Loss of the rectal inhibitory reflex, loss of the rectal storage function, the sphincter lesion caused by instrumental dilatation in stapling or hand-sewed anastomosis, and the disturbed function of the internal sphincter due to the autonomous nerve damage additionally contribute to the anal dysfunction. Regarding the bowel function, the fecal frequency after rectal surgery is dependent on the liquid stool present after the excretion of solid stool. Dysfunction of the anal sphincter allows the escape of liquid stool and the loss of the reservoir function cannot retain the liquid stool; therefore, the bowel function is presumably improved by solidifying the liquid stool of postoperative patients [100]. The nerve-sparing mesorectal excision helping to preserve the function of the internal sphincter has been recommended for better continence. Almost 50% of the patients suffer from an anterior resection syndrome after total or subtotal rectal resection with a straight colorectal or coloanal anastomosis, which describes the characteristic complaints of minor or major incontinence. The anastomosis with the colonic J-pouch has been proved to contribute to better continence in the short-term and long-term compared to the straight anastomosis [101]. Although ARM data show that colonic J-pouch shares identical volume with straight colostomy, the advantage of J-pouch lies in the alleviation of the intestinal motility and subsequent amelioration of the anal function [102]. The convenience of colonic J-pouch anastomosis in defecation frequency, urgency control, storage capacity, fecal incontinence and Wexner score has been reported to be optimized [103, 104].
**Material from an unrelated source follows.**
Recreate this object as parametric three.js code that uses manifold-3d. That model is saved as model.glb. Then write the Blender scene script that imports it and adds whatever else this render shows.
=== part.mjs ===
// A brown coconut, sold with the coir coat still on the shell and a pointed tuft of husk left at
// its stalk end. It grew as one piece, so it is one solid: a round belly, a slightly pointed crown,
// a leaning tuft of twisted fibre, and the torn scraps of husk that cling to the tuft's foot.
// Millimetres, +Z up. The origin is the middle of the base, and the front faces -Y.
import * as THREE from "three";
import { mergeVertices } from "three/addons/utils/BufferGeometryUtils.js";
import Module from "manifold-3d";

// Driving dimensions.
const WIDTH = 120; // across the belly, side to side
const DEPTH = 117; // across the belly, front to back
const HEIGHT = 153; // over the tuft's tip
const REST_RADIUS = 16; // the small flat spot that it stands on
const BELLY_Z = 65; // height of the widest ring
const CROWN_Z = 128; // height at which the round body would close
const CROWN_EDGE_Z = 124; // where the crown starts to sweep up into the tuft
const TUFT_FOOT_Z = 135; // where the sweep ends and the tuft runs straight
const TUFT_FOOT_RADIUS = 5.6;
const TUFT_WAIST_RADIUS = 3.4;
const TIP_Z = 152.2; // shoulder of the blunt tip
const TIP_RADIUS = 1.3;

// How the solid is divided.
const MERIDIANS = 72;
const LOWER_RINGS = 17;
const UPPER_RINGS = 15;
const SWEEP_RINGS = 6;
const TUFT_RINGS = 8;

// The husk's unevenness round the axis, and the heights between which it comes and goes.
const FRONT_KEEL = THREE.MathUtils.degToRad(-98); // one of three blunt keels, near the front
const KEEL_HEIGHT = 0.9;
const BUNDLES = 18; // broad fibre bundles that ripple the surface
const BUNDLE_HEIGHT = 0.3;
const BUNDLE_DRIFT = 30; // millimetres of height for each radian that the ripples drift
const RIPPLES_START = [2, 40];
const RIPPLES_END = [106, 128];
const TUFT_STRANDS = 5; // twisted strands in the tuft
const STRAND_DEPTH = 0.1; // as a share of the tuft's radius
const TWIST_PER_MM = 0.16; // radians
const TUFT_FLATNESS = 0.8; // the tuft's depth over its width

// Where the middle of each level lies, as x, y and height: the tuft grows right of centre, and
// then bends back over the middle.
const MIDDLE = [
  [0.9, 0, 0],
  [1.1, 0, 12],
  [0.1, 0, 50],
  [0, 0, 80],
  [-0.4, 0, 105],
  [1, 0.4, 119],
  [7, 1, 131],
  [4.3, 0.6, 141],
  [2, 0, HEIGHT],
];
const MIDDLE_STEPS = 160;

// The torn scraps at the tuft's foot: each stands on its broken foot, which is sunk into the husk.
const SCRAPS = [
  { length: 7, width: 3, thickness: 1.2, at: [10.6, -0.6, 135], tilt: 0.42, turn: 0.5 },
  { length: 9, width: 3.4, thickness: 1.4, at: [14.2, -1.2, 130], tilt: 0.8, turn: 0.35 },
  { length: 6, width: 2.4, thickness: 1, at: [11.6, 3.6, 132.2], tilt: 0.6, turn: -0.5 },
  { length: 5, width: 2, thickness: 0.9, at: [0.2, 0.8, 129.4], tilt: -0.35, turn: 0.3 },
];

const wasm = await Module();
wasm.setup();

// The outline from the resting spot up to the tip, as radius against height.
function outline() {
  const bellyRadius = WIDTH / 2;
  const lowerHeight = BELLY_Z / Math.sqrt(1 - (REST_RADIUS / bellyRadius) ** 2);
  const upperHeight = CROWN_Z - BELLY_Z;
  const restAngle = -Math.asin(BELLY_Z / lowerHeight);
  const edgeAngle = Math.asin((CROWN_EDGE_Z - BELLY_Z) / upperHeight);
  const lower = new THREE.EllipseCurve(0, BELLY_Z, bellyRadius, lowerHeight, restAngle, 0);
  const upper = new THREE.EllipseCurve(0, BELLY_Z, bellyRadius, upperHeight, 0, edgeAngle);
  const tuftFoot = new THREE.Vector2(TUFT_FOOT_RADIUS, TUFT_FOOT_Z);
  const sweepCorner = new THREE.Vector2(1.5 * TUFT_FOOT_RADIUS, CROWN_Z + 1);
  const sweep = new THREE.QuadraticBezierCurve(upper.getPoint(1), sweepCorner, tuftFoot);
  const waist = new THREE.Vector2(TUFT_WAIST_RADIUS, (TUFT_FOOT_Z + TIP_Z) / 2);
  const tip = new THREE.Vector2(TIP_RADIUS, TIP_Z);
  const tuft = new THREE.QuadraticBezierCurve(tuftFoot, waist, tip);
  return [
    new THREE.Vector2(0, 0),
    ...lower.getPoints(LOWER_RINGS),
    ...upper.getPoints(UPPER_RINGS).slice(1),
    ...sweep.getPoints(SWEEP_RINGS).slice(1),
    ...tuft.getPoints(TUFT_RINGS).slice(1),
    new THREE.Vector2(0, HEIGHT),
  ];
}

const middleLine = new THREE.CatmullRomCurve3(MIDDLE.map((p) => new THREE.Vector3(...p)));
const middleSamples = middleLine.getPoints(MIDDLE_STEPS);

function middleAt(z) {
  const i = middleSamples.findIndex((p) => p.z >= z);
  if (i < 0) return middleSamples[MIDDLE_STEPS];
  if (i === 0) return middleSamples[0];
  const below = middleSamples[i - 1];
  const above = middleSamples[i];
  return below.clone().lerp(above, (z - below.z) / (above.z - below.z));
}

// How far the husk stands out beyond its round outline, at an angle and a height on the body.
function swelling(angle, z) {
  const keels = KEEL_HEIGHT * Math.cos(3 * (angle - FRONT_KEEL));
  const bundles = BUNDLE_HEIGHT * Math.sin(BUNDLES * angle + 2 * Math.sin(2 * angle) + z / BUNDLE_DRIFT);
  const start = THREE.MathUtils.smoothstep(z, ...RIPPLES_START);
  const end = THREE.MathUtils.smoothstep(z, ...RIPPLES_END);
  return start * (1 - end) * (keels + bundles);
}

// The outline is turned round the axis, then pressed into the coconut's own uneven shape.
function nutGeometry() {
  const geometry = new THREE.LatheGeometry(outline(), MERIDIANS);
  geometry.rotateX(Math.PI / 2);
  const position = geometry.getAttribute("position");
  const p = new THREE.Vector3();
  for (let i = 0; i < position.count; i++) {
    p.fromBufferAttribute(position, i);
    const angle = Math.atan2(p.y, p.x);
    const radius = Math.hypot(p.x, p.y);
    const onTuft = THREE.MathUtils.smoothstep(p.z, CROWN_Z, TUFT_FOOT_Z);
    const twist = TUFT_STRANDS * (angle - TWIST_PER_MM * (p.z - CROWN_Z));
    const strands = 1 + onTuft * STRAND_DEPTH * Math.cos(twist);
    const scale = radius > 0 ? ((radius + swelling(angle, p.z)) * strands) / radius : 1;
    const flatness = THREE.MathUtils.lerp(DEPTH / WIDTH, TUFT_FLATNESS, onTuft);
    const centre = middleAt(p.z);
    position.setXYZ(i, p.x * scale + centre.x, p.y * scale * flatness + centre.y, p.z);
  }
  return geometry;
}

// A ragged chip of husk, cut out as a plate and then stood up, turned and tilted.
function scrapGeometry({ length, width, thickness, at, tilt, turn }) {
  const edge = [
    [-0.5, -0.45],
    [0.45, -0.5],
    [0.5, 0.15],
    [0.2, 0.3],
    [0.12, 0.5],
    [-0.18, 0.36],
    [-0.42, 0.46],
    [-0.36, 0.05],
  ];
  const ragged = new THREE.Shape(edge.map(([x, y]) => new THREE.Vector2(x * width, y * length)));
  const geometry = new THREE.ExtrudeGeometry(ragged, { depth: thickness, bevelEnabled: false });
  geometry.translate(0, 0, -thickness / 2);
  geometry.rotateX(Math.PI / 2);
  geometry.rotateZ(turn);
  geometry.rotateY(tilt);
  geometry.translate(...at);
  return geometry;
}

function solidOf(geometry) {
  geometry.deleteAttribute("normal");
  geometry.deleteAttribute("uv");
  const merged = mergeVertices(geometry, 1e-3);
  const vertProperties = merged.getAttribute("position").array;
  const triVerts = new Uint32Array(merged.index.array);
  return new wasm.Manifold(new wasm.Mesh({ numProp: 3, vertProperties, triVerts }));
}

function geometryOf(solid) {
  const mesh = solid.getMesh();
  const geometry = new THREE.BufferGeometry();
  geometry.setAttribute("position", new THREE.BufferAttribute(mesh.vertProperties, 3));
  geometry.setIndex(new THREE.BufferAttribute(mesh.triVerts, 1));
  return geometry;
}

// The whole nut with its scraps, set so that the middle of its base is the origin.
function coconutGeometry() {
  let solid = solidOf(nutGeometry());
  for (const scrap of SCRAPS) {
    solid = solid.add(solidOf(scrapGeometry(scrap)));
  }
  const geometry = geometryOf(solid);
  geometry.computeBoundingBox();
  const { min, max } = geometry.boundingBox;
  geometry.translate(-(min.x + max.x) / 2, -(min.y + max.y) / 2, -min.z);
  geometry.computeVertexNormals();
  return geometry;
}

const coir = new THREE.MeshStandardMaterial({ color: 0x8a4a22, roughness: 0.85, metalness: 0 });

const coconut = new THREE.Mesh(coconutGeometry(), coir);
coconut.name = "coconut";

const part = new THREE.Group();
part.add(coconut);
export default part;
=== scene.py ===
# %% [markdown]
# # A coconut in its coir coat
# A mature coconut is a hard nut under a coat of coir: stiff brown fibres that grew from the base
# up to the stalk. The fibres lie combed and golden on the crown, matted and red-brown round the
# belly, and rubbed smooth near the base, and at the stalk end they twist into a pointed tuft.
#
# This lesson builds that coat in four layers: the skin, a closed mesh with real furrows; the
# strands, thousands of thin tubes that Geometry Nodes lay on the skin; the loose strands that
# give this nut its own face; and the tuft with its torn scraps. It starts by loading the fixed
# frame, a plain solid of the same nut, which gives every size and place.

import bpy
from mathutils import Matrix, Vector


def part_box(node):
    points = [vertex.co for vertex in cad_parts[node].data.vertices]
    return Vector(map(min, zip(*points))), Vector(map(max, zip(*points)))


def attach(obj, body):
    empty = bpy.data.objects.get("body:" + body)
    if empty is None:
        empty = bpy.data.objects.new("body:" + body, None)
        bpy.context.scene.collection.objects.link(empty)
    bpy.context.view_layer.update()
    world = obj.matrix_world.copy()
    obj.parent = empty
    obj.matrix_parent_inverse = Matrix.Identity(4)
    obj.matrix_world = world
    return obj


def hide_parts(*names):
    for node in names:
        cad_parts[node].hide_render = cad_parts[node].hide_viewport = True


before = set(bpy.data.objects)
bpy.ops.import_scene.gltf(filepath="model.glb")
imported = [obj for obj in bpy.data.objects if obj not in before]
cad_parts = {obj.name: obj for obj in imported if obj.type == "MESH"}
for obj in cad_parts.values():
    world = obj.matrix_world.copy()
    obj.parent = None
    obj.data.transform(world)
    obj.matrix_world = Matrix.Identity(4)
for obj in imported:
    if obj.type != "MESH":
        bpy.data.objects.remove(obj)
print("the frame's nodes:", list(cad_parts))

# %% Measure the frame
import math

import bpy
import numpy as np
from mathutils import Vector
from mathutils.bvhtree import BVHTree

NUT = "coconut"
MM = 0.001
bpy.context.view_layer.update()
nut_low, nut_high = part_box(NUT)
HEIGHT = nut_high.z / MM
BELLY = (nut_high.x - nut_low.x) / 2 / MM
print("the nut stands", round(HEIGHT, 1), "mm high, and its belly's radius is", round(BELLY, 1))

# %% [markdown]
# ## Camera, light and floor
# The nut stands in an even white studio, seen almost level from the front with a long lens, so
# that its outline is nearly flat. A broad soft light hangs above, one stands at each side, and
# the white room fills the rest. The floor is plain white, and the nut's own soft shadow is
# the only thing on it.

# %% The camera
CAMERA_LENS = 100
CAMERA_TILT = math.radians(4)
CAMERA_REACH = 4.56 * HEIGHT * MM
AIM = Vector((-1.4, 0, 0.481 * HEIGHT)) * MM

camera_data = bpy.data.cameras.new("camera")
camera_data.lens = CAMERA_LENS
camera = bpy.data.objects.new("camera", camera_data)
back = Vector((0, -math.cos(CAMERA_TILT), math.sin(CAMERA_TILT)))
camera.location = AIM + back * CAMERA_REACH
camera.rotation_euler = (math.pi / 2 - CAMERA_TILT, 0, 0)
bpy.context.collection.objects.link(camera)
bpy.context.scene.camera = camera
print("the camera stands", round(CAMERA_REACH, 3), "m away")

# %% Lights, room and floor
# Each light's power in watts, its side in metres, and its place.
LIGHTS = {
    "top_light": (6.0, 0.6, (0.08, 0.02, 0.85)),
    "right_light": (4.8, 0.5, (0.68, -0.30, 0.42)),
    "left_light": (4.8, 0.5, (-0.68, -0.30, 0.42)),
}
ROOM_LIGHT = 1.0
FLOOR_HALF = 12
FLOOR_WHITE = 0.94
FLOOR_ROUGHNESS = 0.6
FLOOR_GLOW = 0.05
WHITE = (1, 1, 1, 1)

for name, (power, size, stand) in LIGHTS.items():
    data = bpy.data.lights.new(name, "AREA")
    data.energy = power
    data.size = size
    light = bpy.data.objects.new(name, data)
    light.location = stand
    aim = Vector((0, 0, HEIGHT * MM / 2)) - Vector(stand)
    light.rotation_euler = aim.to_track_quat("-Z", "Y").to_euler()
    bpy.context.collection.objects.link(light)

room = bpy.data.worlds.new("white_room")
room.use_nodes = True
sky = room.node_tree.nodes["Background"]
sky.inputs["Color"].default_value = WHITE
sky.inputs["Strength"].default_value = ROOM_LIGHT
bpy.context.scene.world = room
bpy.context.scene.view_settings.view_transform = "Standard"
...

Urinary dysfunction is another notable issue after rectal cancer surgery which may breed detrimental impacts on mental health and QoL of patients. Irritative nocturia and enhanced urinary frequency are the most common among urinary symptoms, 100% and 75%, respectively. Those symptoms are usually stemmed from mild pelvic neural injury compared to the obstructive symptoms [105, 106]. The sympathetic nerves from the superior hypogastric plexus and parasympathetic nerves from the pelvic splanchnic nerves control normal bladder and sexual function and are susceptible to injury during TME. Injury to sympathetic nerves may give rise to bladder instability and ejaculatory problems, while injury to the parasympathetic nerves may engender detrusor instability and erectile dysfunction [107]. Many studies have verified that LISR confer better genitourinary outcomes than open approach due to its amplified viewing angle for structure preservation and faster recovery [108, 109].

7. Conclusion

The complications, oncological outcomes, and functional outcomes appear to be acceptable after ISR. The ISR technique has been a feasible alternative to APR in selected patients with a low rectal cancer. However, it should be completely discussed with patients before surgery about the postoperative QoL as a result of functional disorder.